J.P. Morgan Bank: "One of the highest ratios in the world of energy science: the number of academic papers written on carbon sequestration divided by the actual amount of carbon sequestration (~0.1% of global emissions at last count)."

The Alberta Electric System Operator (AESO) does not have high hopes for carbon capture either:
"… Guilbeault also said all new gas-fired electricity generation after 2035 would require carbon capture technologies with a few exceptions. During his press conference Thursday, AESO president and CEO Mike Law expressed scepticism around the viability of such technology in the short-term.
"'Uncertainty with developing low-carbon technologies — whether carbon capture, hydrogen, small modular reactors — means AB is at a greater reliability and cost risk if cost and performance do not materialize as currently anticipated.'
"Premier Smith says Alberta preparing Sovereignty Act motion over federal emissions plans" (CBC, Sep 28, 2023)

Energy ecologist Vaclav Smil: "Mark my words, there'll be no massive sequestration of carbon. There hasn't been any, and there'll not be any next year, or 2025, or 2030."

The main purpose of CCS is to provide political cover for fossil fuel expansion and new projects. CCS merely perpetuates the oil industry. Fossil fuels for longer means more emissions, not less. Climate plans banking on fossil fuel expansion and carbon capture (CCS) are designed to fail.
Why invest scarce public resources in CCS, when far more cost-effective climate solutions are available?

Vaclav Smil has done the math. His books are dense but well worth a read. He does not hold back on commentary about those who have not done the math but still issue unsubstatiated opinions, whether from the O&G industry or environmental organizations. He has popped many balloons, some of them sacred.

Carbon capture is a red herring...among a lot of red herrings outfits like the Pathways Alliance are going to try to drag across the trail of climate science. I've been thinking of a movement to withhold the %age of my taxes that governments intend to give the richest industry on earth..........to build too big not to fail unproven infrastructure....that is intended to extend the life of hydrocarbon burning across our beleaguered globe.

That would be real climate resistance.if we could pull together enough to pull it off.

Let the greenwashers build their own fantasy factories; public dollars should go to the just transition.

Look at the amount of public money that has fattened the obese carbon pig, even as one of the most profitable enterprises in history, the latest being a platinum-plated federal pipeline.

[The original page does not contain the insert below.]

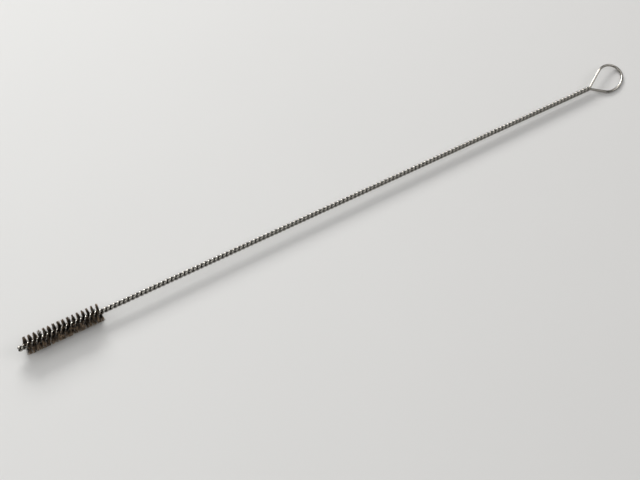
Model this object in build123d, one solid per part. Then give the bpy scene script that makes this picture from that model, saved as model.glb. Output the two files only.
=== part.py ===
from build123d import *
from math import acos, asin, atan2, cos, degrees, hypot, pi, radians, sin
import os

# A twisted-in-wire brush for test tubes, lying on a table, in millimetres.
# One steel wire is folded in half. The fold is the finger loop, and its two legs are twisted together.
# Near their cut ends the legs grip a fill of bristles between them, and the twist fans it out.
# X runs along the brush from the cut ends to the loop, and Z is up from the table.
# The origin is on the table, under the middle of the brush's box.

# Wire, drawn as flats and straight runs so that its many turns stay light
wire_diameter = 1.2
wire_sides = 6
runs_per_turn = 5
leg_gap = 0.04  # hairline left between the two legs of the bare stem

# Stem and cut ends
stem_length = 243.8  # from the last bristles to where the legs part for the loop
stem_pitch = 3.84  # advance of a leg in one full turn
tip_length = 2.1  # bare wire past the first bristles

# Bristle head
head_diameter = 7.5
head_length = 32.4
head_ridges = 16  # ridges along the head, one for each half turn of the legs
bundles_per_ridge = 6
bundle_spread = 0.95  # share of its sector that a bundle fills at the head's rim
grip_thickness = 0.2  # bristles pressed flat between the legs
grip_length = 0.2  # a bundle's share of the wire, measured along the brush
grip_reach = 1.0  # where a bundle is clear of the legs and starts to fan out
ridge_thickness = 0.95  # a ridge at its rim, measured along the brush
leg_clearance = 0.1  # left between the bristles and the wire

# Finger loop, an oval bow with two straight legs
loop_reach = 12.3  # from the parting of the legs to the middle of the oval
loop_offset = 0.85  # the middle stands off the brush's own line to the far side
loop_half_length = 8.4
loop_half_width = 5.65
loop_turn = 28  # degrees from the brush's own line to the oval's long way, towards the far side
loop_drop = 1.6  # the wire's middle on the table lies this far under the brush's own line
loop_rise = 3.0  # the far side springs this far off the table
far_start = -25  # degrees round the oval, from its outer end, where the far side starts to rise
near_start = -130  # the same for the near side, which rises to meet the lower leg
bow_runs = 24

# Worked out from the sizes above
wire_radius = wire_diameter / 2
head_radius = head_diameter / 2
head_pitch = 2 * head_length / head_ridges
mid_run = cos(pi / runs_per_turn)  # the middle of a straight run is this share of the bends' radius
stem_helix_radius = (wire_radius + leg_gap / 2) / mid_run
head_helix_radius = (wire_radius + grip_thickness / 2 + leg_clearance) / mid_run
parting_height = loop_drop + wire_radius  # of the brush's own line, above the table
lean = degrees(asin((head_radius - parting_height) / stem_length))  # the bristles next to the stem touch the table
lay_down = Pos(0, 0, parting_height) * Rot(0, lean, 0)


def helix_stations():
    """(distance back from the parting, helix radius) at each bend of a leg, from the parting to the cut end."""
    stem_runs = round(stem_length / stem_pitch * runs_per_turn)
    head_runs = round(head_length / head_pitch * runs_per_turn)
    tip_runs = round(tip_length / stem_pitch * runs_per_turn)
    head_end = stem_length + head_length
    stem = [(stem_length * i / stem_runs, stem_helix_radius) for i in range(stem_runs)]
    head = [(stem_length + head_length * i / head_runs, head_helix_radius) for i in range(head_runs + 1)]
    tip = [(head_end + tip_length * i / tip_runs, stem_helix_radius) for i in range(1, tip_runs + 1)]
    return stem + head + tip


def twisted_leg(start_angle):
    """The bends of one leg, from the parting to its cut end. At 90 degrees a leg is on top."""
    bends = []
    for index, (back, radius) in enumerate(helix_stations()):
        angle = radians(start_angle + 360 * index / runs_per_turn)
        point = lay_down * Pos(-back, radius * cos(angle), radius * sin(angle))
        bends.append(point.position)
    return bends


def leg_angles():
    """Angles on the loop's oval where straight lines from the parting of the legs touch it, far side first."""
    parting = Vector(-loop_reach, -loop_offset).rotate(Axis.Z, -loop_turn)  # seen from the middle of the oval
    along, across = parting.X / loop_half_length, parting.Y / loop_half_width
    middle = degrees(atan2(across, along)) % 360
    spread = degrees(acos(1 / hypot(along, across)))
    return middle - spread, middle + spread - 360


def on_oval(angle, height):
    """The point of the loop's oval at an angle from its outer end, at a height over the table."""
    round_middle = Vector(loop_half_length * cos(radians(angle)), loop_half_width * sin(radians(angle)))
    return Vector(loop_reach, loop_offset, height) + round_middle.rotate(Axis.Z, loop_turn)


def bow():
    """The round of the loop. It lies on the table at its outer end and rises towards both legs."""
    far_end, near_end = leg_angles()
    leg_run = on_oval(near_end, 0).length
    bow_run = radians(near_start - near_end) * loop_half_length
    climb = parting_height - stem_helix_radius - wire_radius
    near_rise = climb * bow_run / (bow_run + 2 * leg_run)  # so that the bow meets the lower leg with no kink
    bends = []
    for index in range(bow_runs + 1):
        angle = far_end + (near_end - far_end) * index / bow_runs
        far_share = max((angle - far_start) / (far_end - far_start), 0)
        near_share = max((near_start - angle) / (near_start - near_end), 0)
        rise = loop_rise * sin(far_share * pi / 2) ** 2 + near_rise * near_share**2
        bends.append(on_oval(angle, wire_radius + rise))
    return bends


def twisted_wire():
    """The whole wire in one sweep: cut end, twisted leg, finger loop, the other twisted leg and its cut end."""
    upper, lower = twisted_leg(90), twisted_leg(270)
    path = Polyline(*reversed(upper), *bow(), *lower)
    section = Plane(path @ 0, z_dir=path % 0) * RegularPolygon(wire_radius, wire_sides)
    return sweep(section, path=path, transition=Transition.RIGHT)


def double_fan(reach, middle, rim):
    """A flat outline that is narrow between the legs and wider at both of its ends."""
    right = [(grip_reach, middle / 2), (reach, rim / 2), (reach, -rim / 2), (grip_reach, -middle / 2)]
    left = [(-x, -y) for x, y in right]
    return make_face(Polyline(*right, *left, close=True))


def bristle_bundle():
    """One bundle of bristles, pressed flat between the legs and fanned out on both sides of the wire."""
    half_sector = radians(bundle_spread * 90 / bundles_per_ridge)
    reach = head_radius * cos(half_sector)
    rim_width = 2 * head_radius * sin(half_sector)
    seen_from_end = Plane.YZ * double_fan(reach, grip_thickness, rim_width)
    seen_from_side = Plane(origin=(0, 0, 0), x_dir=(0, 1, 0), z_dir=(0, 0, 1)) * double_fan(
        reach, grip_length, ridge_thickness
    )
    return extrude(seen_from_end, head_radius, both=True) & extrude(seen_from_side, head_radius, both=True)


def bristle_fill():
    """All the bundles, each turned with the legs that hold it, so that they stand in two winding ridges."""
    one = bristle_bundle()
    count = head_ridges * bundles_per_ridge
    stem_turns = round(stem_length / stem_pitch * runs_per_turn) / runs_per_turn
    bundles = []
    for index in range(count):
        back = ridge_thickness / 2 + (head_length - ridge_thickness) * index / (count - 1)
        turn = 360 * (stem_turns + back / head_pitch)
        bundles.append(lay_down * Pos(-stem_length - back, 0, 0) * Rot(turn, 0, 0) * one)
    return Compound([bundle.solid() for bundle in bundles])


def main():
    os.makedirs("parts", exist_ok=True)
    nodes = {"twisted_wire": twisted_wire(), "bristle_fill": bristle_fill()}
    box = Compound([solid for node in nodes.values() for solid in node.solids()]).bounding_box()
    centre = box.center()
    for name, node in nodes.items():
        export_step(Pos(-centre.X, -centre.Y, -box.min.Z) * node, f"parts/{name}.step")


main()
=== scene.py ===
from math import acos, asin, atan2, cos, degrees, hypot, pi, radians, sin

import bpy
import numpy as np
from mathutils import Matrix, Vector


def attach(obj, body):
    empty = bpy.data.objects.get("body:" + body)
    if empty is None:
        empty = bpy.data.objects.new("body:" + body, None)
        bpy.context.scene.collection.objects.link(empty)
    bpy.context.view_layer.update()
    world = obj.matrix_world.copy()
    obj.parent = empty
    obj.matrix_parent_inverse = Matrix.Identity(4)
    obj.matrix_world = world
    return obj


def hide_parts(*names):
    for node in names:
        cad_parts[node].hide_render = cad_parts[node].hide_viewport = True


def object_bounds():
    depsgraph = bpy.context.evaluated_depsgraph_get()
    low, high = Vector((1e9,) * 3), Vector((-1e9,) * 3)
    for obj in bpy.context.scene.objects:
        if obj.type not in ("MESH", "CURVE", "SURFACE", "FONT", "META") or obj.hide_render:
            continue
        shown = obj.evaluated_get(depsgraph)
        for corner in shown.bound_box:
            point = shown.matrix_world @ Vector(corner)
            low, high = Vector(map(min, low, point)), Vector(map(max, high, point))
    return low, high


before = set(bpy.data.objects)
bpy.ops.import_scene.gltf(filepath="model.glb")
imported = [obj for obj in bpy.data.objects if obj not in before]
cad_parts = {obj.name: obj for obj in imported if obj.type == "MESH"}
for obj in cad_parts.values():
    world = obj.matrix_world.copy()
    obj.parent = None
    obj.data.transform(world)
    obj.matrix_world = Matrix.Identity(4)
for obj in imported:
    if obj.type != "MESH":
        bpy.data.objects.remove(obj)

# The looks of a twisted-in-wire brush for test tubes, lying on a table.
# X runs along the brush from the cut ends of the wire to the loop, and Z is up from the table.
# Sizes of the brush are in millimetres until its meshes are made. Floor, lights and camera are in metres.
MM = 0.001
cad_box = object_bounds()

# Wire and stem
WIRE_RADIUS = 0.6
WIRE_SIDES = 14
SAMPLES_PER_TURN = 24
END_EDGE = 0.14  # radius of the edge round a cut end
STEM_LENGTH = 243.8  # from the last bristles to where the legs part for the loop
STEM_TURNS = 63.4
TIP_LENGTH = 2.1  # bare wire past the first bristles
TIP_TURNS = 0.6
STEM_HELIX_RADIUS = 0.605
HEAD_HELIX_RADIUS = 0.7
GRIP_RAMP = 1.2  # over this length the legs open to take the bristles
GROOVE_EDGE = 1.08  # the groove between the legs starts this far from the brush's own line
GROOVE_DEPTH = 0.36  # this much further in, the painted shade is at its darkest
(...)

Just think what could have been done with that money, from building out public transit networks in Canada's top five cities or initiating the construction of thousands of publicly financed affordable rental housing or beefing up funding to medical schools for more doctors and nurses, to paying down a chunk of the national debt.

We need to encourage more long term thinking in our politics. CCUS is not a product of rational thought or the conceptualization of what is best for the commons. It is a product of commercial followership, not of public leadership.

In these calculations I don't believe anyone ever counts the emissions Canada's oil and gas sector export to other countries. I've never understood why this happens. It certainly conveniently benefits the countries that produce fossil fuels. The sector is a much worse contributor to climate change than this article implies.